INSTRUCTIONS TO FOLLOW -
Everything from the line containing "middle = lower_outline().bounding_box().center()" through the line containing "record = json.load(file)" should be repeated exactly, and nothing else from the data.

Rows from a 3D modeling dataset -

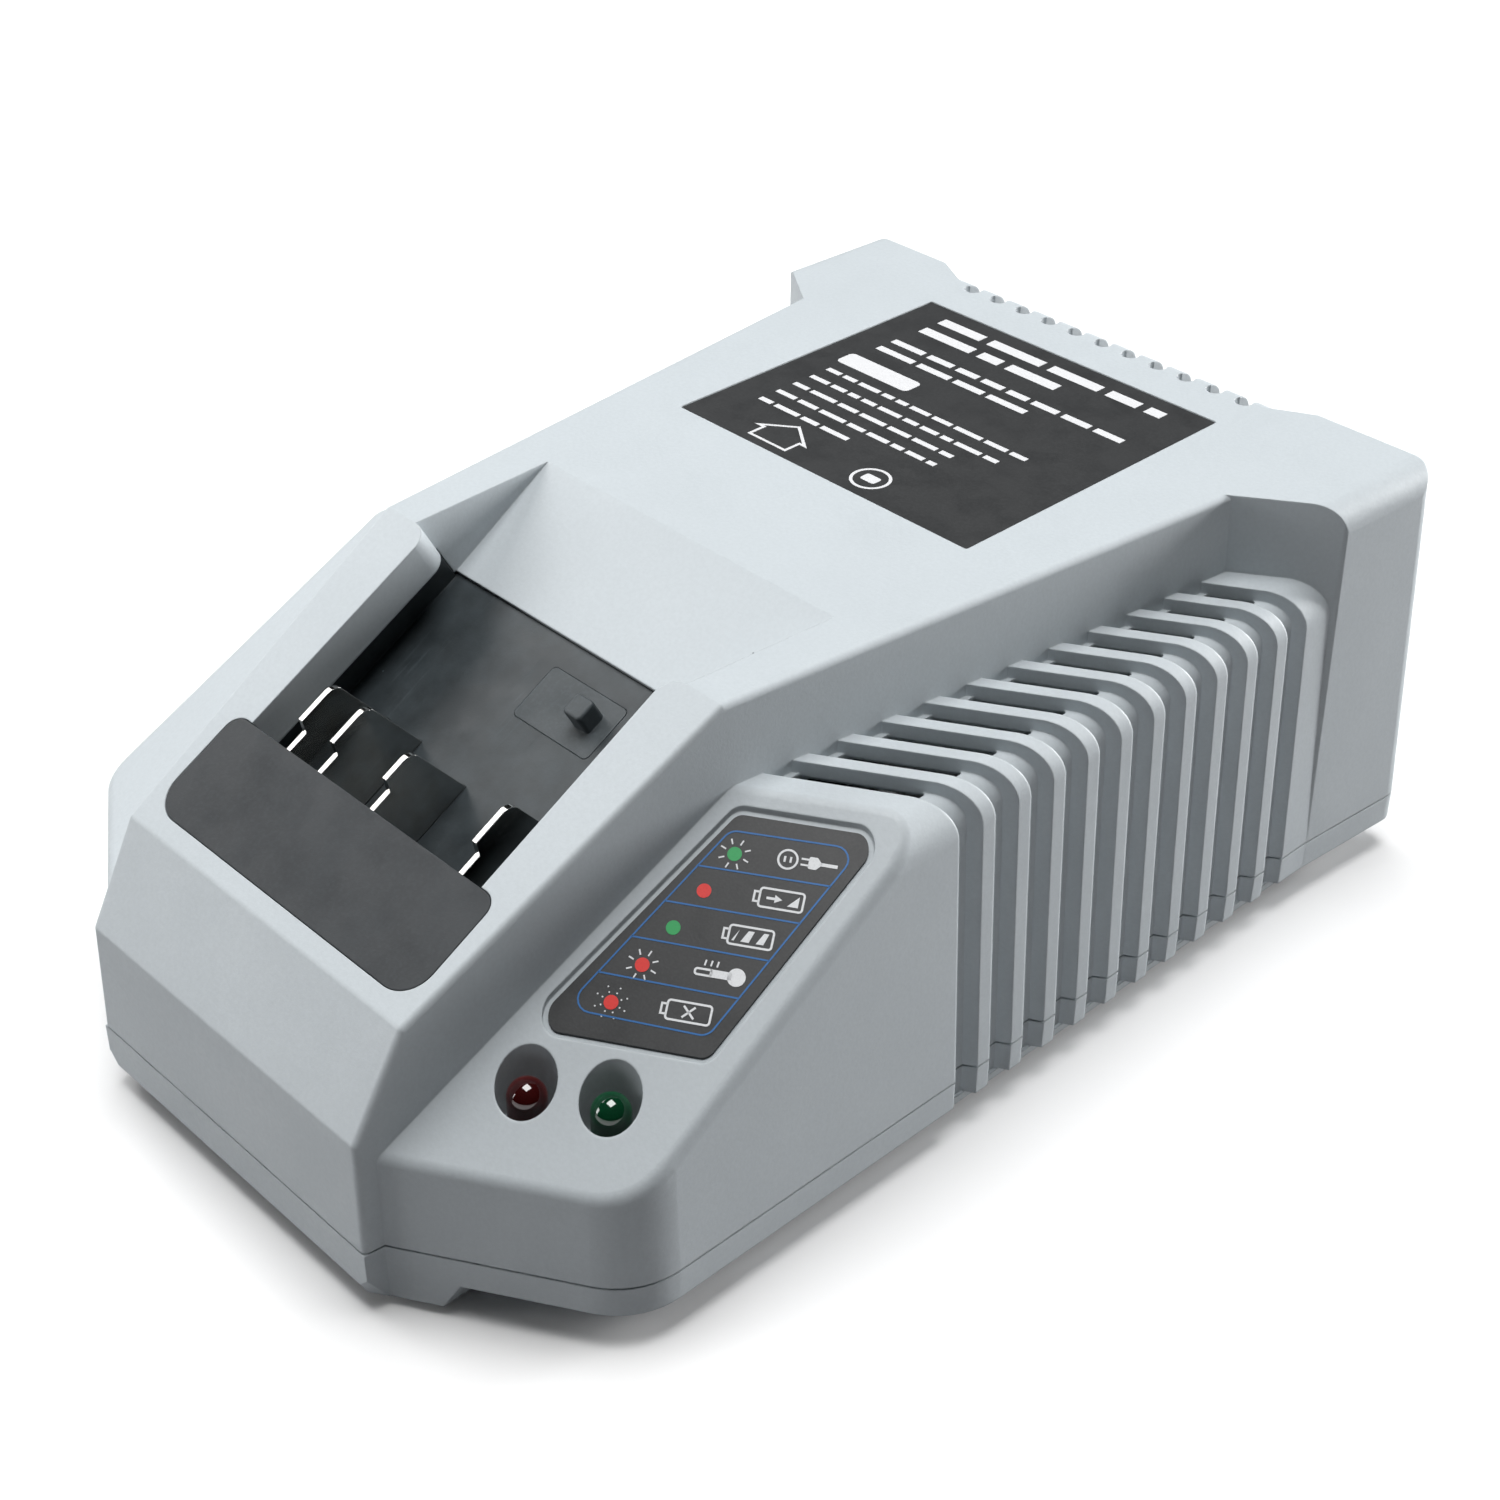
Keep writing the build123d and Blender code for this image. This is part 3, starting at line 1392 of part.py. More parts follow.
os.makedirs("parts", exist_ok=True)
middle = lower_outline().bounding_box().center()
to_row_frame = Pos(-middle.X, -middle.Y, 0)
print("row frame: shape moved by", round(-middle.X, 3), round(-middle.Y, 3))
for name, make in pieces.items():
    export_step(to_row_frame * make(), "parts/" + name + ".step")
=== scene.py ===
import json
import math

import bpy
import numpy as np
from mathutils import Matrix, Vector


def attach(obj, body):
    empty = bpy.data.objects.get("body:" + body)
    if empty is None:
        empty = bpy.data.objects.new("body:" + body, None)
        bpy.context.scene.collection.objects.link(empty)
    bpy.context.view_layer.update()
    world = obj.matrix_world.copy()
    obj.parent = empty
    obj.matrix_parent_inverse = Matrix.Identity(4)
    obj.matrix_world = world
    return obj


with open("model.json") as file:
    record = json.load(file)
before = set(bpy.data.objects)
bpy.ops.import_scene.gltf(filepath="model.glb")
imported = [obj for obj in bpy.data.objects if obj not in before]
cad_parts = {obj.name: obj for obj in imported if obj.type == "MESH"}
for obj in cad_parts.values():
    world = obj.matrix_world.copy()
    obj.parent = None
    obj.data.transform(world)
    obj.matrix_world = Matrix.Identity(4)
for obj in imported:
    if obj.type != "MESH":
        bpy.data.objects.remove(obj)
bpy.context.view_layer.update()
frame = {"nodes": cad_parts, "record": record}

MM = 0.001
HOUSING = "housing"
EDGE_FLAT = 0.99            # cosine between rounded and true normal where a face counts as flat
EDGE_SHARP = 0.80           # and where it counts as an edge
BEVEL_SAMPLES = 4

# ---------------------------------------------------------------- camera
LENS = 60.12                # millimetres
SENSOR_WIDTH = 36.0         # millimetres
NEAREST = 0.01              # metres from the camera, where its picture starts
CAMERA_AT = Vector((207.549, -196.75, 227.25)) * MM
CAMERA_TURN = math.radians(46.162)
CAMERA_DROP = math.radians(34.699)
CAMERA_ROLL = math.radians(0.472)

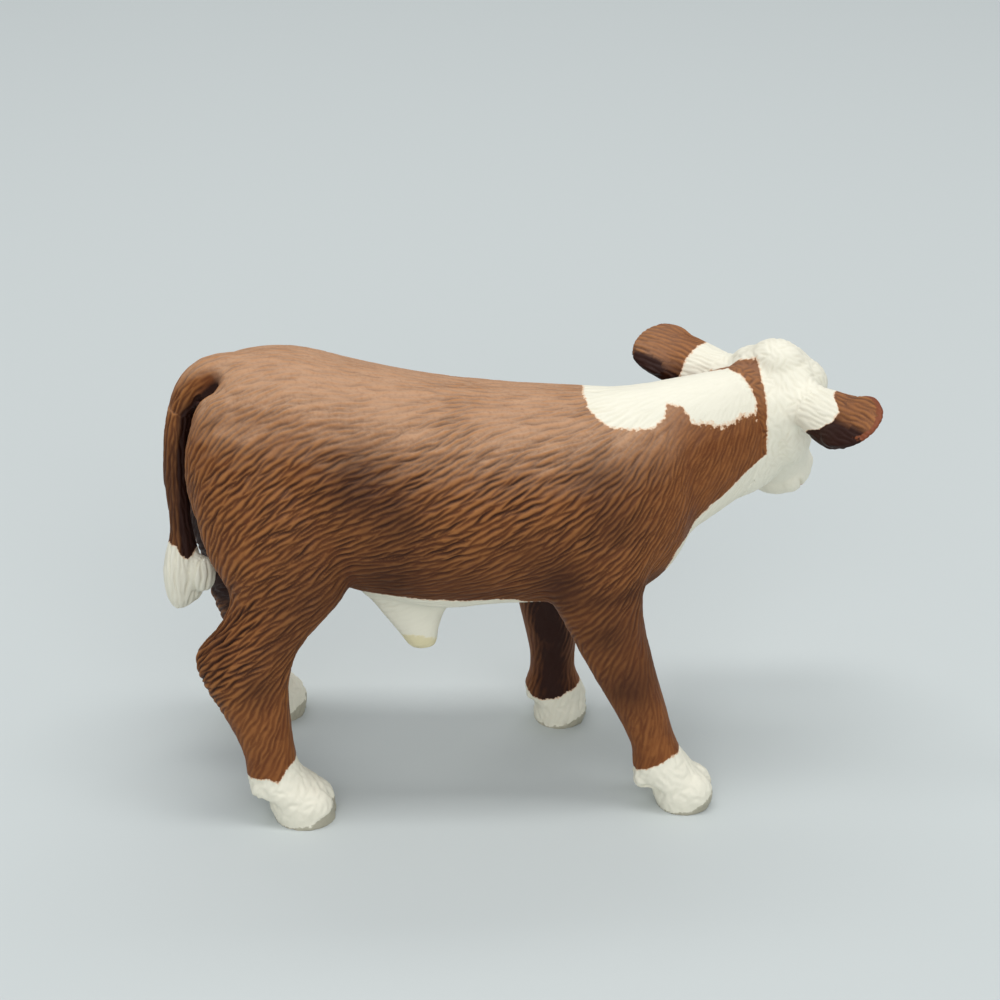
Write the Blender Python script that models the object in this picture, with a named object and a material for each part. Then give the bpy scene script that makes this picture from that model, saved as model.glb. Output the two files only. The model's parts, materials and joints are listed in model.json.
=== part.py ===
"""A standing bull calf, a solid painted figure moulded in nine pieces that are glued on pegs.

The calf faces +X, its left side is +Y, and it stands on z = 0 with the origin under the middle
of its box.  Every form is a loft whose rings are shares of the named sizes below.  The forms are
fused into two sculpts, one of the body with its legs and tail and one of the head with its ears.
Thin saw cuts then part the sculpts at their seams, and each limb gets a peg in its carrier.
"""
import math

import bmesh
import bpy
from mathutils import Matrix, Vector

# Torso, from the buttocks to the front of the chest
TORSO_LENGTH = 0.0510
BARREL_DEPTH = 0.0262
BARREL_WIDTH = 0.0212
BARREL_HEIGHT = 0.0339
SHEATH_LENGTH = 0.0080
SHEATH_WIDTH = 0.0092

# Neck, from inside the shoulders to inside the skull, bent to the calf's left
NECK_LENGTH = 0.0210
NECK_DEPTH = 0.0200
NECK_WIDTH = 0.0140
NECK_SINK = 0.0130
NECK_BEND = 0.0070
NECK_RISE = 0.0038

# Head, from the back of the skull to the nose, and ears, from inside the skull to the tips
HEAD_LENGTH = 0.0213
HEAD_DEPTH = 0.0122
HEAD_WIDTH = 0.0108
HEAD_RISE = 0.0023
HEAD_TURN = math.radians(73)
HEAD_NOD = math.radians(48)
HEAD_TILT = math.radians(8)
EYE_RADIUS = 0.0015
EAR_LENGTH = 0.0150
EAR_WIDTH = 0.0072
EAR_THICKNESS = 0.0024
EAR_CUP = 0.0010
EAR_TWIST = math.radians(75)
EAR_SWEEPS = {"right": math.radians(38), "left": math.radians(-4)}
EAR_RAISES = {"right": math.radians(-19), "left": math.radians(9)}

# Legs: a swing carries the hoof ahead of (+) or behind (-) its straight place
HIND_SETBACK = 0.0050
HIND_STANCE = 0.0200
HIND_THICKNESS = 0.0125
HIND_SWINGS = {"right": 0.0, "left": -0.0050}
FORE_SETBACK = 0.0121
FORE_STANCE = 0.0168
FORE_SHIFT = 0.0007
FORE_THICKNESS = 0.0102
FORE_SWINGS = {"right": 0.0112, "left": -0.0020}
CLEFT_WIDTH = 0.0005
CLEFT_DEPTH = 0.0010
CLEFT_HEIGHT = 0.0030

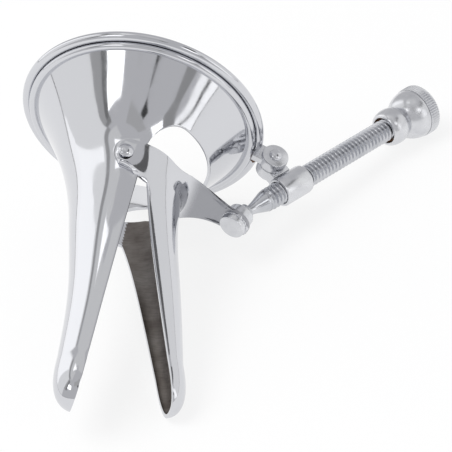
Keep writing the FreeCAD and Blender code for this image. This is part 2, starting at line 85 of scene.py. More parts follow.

COMPLETE ANSWER -
middle = lower_outline().bounding_box().center()
to_row_frame = Pos(-middle.X, -middle.Y, 0)
print("row frame: shape moved by", round(-middle.X, 3), round(-middle.Y, 3))
for name, make in pieces.items():
    export_step(to_row_frame * make(), "parts/" + name + ".step")
=== scene.py ===
import json
import math

import bpy
import numpy as np
from mathutils import Matrix, Vector


def attach(obj, body):
    empty = bpy.data.objects.get("body:" + body)
    if empty is None:
        empty = bpy.data.objects.new("body:" + body, None)
        bpy.context.scene.collection.objects.link(empty)
    bpy.context.view_layer.update()
    world = obj.matrix_world.copy()
    obj.parent = empty
    obj.matrix_parent_inverse = Matrix.Identity(4)
    obj.matrix_world = world
    return obj


with open("model.json") as file:
    record = json.load(file)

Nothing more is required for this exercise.